By: Celina DeCastro

This day in history: March 1, 1739, Colonel Guthrie and Cudjo, the leaders of the Maroons of Cockpit Country signed a peace treaty allowing Maroons the right to self-govern and 1500 acres of Jamaican land.

In return of this land and self-government, the Maroons agreed to become slave catchers for runaway plantation slaves and assist the English with rebellions.

Originally, the Maroons of Blue Mountains Jamaica were runaway slaves who escaped to the mountains of Jamaica from Spanish plantations before the British gained control of the island in 1655.

The word Maroon derived from the Spanish word cimarrones, which translates to mountaineers.

This peace treaty came after the 1655 First Maroon War the English launched to rid of the largely grown Maroon population.

The large population of the Maroons were split into two groups the Windward Maroons of the East side of the island and the Leeward Maroons of the West side of the island.

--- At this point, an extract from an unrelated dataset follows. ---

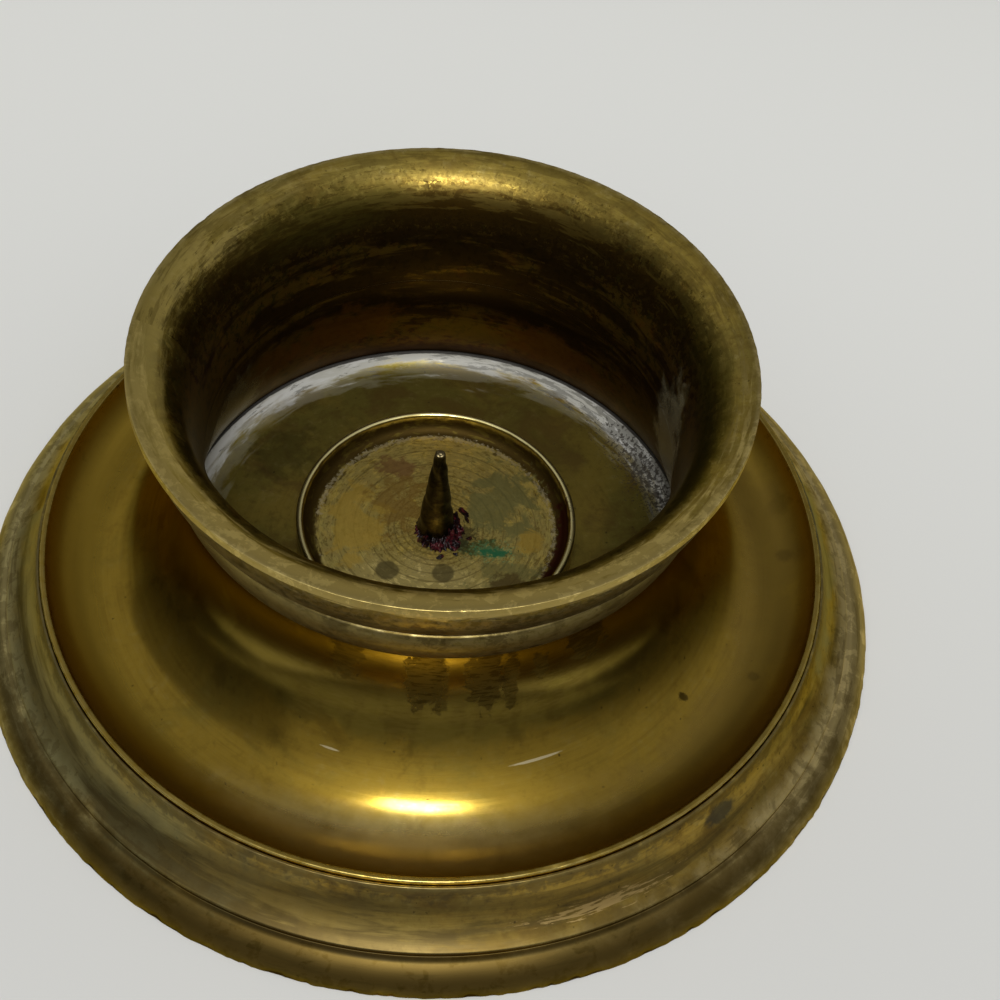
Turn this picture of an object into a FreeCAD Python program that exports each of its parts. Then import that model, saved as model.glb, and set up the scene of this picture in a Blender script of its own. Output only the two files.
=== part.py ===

The Windward Maroons occupied areas known today as Moore and Charles Town in Portland, Nanny Town in St. Thomas and Scotts Hall in St. Mary. The Leeward Maroons occupied Trelawny Town in St. James and Accompong in St. Elizabeth.

Both Leeward and Windward Maroons displayed their skillful tactics, which made fighting more challenging to the English.

On January 6 every year the Accompong Maroon Festival takes places to celebrate the signing on the peace treaty between the English and the Maroons.